The old margining system expected a certain margin per derivative position. A long future position has certain margin, and that can offset the margin required for a short call (a covered call is long future, short call). This meant that if the margin for a long Reliance future position was, say, 40K, I wouldn’t need to add money on it to write a call option on Reliance.

But this margin cancellation doesn’t apply if you held shares. Futures position margins could cancel options positions, but that didn’t work if you held shares in your DP account, instead of the future. The “cross-margining” that is being introduced now, allows you to margin “cash” market positions against “derivatives” positions.

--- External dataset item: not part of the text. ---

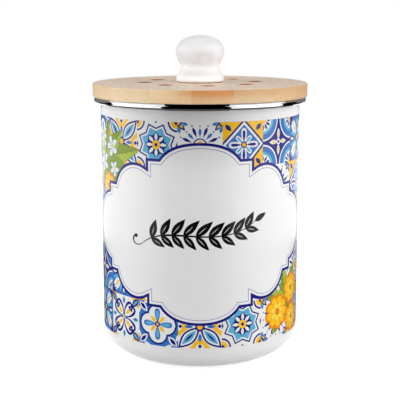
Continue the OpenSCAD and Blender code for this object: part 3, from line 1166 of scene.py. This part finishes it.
def wood(number, plain, high, low, high_from, high_to):
    """Pale wood, grained along Y, with growth rings, fibres and short dark flecks. The cut edge's
    tone goes from low at the bottom to high at the top, clouded with the plain tone. The high tone
    fades in across the stave, between two distances to the right of the caddy's axis."""
    look = Finish(f"stave_{number}", plain, 0.5, Specular_IOR_Level=0.35)
    where = look.node("TexCoord")
    at = look.axes(where.outputs["Object"])
    out = look.length(look.place((1, 1, 0)))
    cloud = look.noise(look.place(location=(0.013 * number, 0.021 * number, 0)), scale=38)
    up = look.fade(at["Z"], (BOARD_LOW + 1.0) * MM, (BOARD_TOP - 1.5) * MM)
    clouded_x = look.maths("ADD", at["X"], look.times(cloud, 0.012))
    right = look.fade(clouded_x, high_from * MM, high_to * MM)
    sides = look.mix(look.times(up, right), low, high)
    sides = look.mix(look.times(cloud, 0.35), sides, plain)
    sides = look.mix(look.maths("LESS_THAN", out, HOLES_WITHIN * MM), sides, HOLE_TONE)
    top = look.mix(off_hole(look, at, out), HOLE_TONE, shade(TOP_TONE, TOP_SHADES[number - 1]))
    facing = look.axes(where.outputs["Normal"])
    flat = look.ramp(look.maths("ABSOLUTE", facing["Z"]), [(0.55, 0.0), (0.8, 1.0)])
    tone = look.mix(flat, sides, top)

    fibres = look.noise(look.place((900, 26, 1700)), 1.0, detail=4, roughness=0.65)
    flecks = look.cells(look.place((620, 130, 620), (number, 0, 0)), 1.0)
    stains = ((growth_rings(look, number), 0.2, RING_STAIN),
              (look.ramp(fibres, [(0.4, 0.0), (0.75, 1.0)]), 0.5, FIBRE_STAIN),
              (look.ramp(flecks["Distance"], [(0.1, 1.0), (0.24, 0.0)]), 0.8, FLECK_STAIN))
    for pattern, strength, stain in stains:
        tone = look.mix(look.times(pattern, strength), tone, stain, "MULTIPLY")
    look.colour(tone)
    look.rough(fibres, 0.49, 0.14)
    look.bump(fibres, 0.03)
    return look


for number, tones in enumerate(EDGES, 1):
    dress(frame["nodes"][f"lid_stave_{number}"], wood(number, *tones), f"stave_{number}")

# Bezier control points as (radius, height above the knob's foot), from the foot to the crown
KNOB_CURVES = [
    ((17.6, 0), (18.5, 0), (19.0, 0.8), (19.0, 1.9)),
    ((19.0, 1.9), (19.0, 2.8), (18.7, 3.5), (18.2, 4.5)),
    ((18.2, 4.5), (17.1, 6.6), (14.65, 8.7), (14.65, 11.6)),
    ((14.65, 11.6), (14.65, 12.6), (15.1, 13.6), (15.9, 14.7)),
    ((15.9, 14.7), (17.7, 17.1), (18.95, 20.1), (18.95, 23.9)),
    ((18.95, 23.9), (18.95, 31.1), (11.2, 36.1), (0, 36.1))]
KNOB_FACETS = 192
KNOB_SHARP_DEG = 60
PORCELAIN = (0.7, 0.7, 0.715)
# The whiter tone that the knob's foot is painted, as painted light.
PAINTED_LIGHT_FOOT = (0.8, 0.81, 0.81)


def porcelain():
    """Glazed porcelain, painted whiter in the foot and the cove above it: painted light that makes the
    foot brighter than the ball.
    """
    look = glaze("porcelain", PORCELAIN, 0.4, 0.15)
    height = look.axes(look.place((1, 1, 1 / MM), (0, 0, -KNOB_BASE)))["Z"]
    up = look.maths("DIVIDE", height, KNOB_TOP - KNOB_BASE)
    look.colour(look.mix(look.ramp(up, [(0.3, 1.0), (0.41, 0.0)]), PORCELAIN, PAINTED_LIGHT_FOOT))
    return look


def make_knob():
    outline = [(0, 0)]
    for points in KNOB_CURVES:
        outline += curve(*points)[:-1]
    outline.append((0, KNOB_TOP - KNOB_BASE))
    knob = lathe("knob", [(r, z + KNOB_BASE) for r, z in outline], "lid", KNOB_FACETS, KNOB_SHARP_DEG)
    dress(knob, porcelain(), "porcelain")
    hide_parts("porcelain_knob")


make_knob()

# ---- Parts under the lid and inside the knob ----

STEEL = (0.62, 0.62, 0.62)
PLASTIC = (0.72, 0.71, 0.68)


def felt(name, colour):
    """Pressed fibre: a dark mat of crossing fibres, matt and rough."""
    look = Finish(name, colour, 0.95, Specular_IOR_Level=0.15)
    along = look.noise(look.place((4000, 700, 900)), 1.0, 5, 0.75, 1.5)
    across = look.noise(look.place((700, 4000, 900), (3, 1, 0)), 1.0, 5, 0.75, 1.5)
    mat = look.times(look.maths("ADD", along, across), 0.5)
    look.colour(look.mix(look.ramp(mat, [(0.38, 0.0), (0.66, 1.0)]), shade(colour, 0.35),
                         shade(colour, 2.2)))
    look.bump(mat, 0.25)
    return look


def cork(name, colour):
    """Small pressed grains, each of its own tone."""
    look = Finish(name, colour, 0.85, Specular_IOR_Level=0.2)
    grains = look.cells(look.place(), scale=1400)
    pick = look.axes(grains["Color"])["X"]
    look.colour(look.mix(pick, shade(colour, 0.6), shade(colour, 1.25)))
    look.bump(grains["Distance"], 0.08)
    return look


inner_looks = {
    "knob_insert": metal("brass", (0.72, 0.52, 0.22), 0.3, (300, 300, 2500), 0.12),
    "knob_washer": cork("cork", srgb(168, 116, 78)),
    "knob_screw": metal("knob_screw", STEEL, 0.3, (2500, 2500, 400), 0.12),
    "screw_washer": metal("screw_washer", STEEL, 0.32, (700, 2500, 700), 0.12),
    "housing_screws": metal("housing_screws", STEEL, 0.3, (2500, 700, 700), 0.12),
    "filter_housing": moulded("housing_plastic", PLASTIC, 0.45),
    "filter_retainer": moulded("retainer_plastic", shade(PLASTIC, 0.93), 0.45),
    "lid_gasket": moulded("silicone", (0.78, 0.77, 0.74), 0.55, 0.2, 0.01),
    "charcoal_filter": felt("charcoal", (0.018, 0.018, 0.02)),
}
slots = {part["node"]: part["material_slot"] for part in frame["record"]["subparts"]}
for node, look in inner_looks.items():
    dress(frame["nodes"][node], look, slots[node])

Unfortunately this has not been allowed for options just yet – only for cash versus futures. The above example was just an explanation, but I hope they will consider it for cash vs. options too.

A huge beneficiary is arbitrage. I could buy shares and sell futures, making the resulting arbitrage (typically 1-2% a month, but can be wiped out if you have high transaction costs) cheaper. Earlier you had to pay 100% of the cash value, and around 50% of the future value upfront – so to arb Reliance cash versus Reliance future you had to pay 1.5 times Reliance shares value. Now it’s 1x, because of cross-margining, which will result in better returns on capital and eventually, tighter spreads.

This type of cross-margining was earlier available only to institutions (since May) but now it’s been opened out to all players.

For that purpose though, you have to open two accounts, and exchanges have to issue guidelines to this effect. It might end up taking a few weeks before that happens though.

This is an interesting step, but not good enough – once cash can be offset with options, we’ll see activity perk up in writing calls. SEBI has a lot more to do in terms of addressing the lack of activity in the F&O segment – today, volumes were a dismal 33K cr!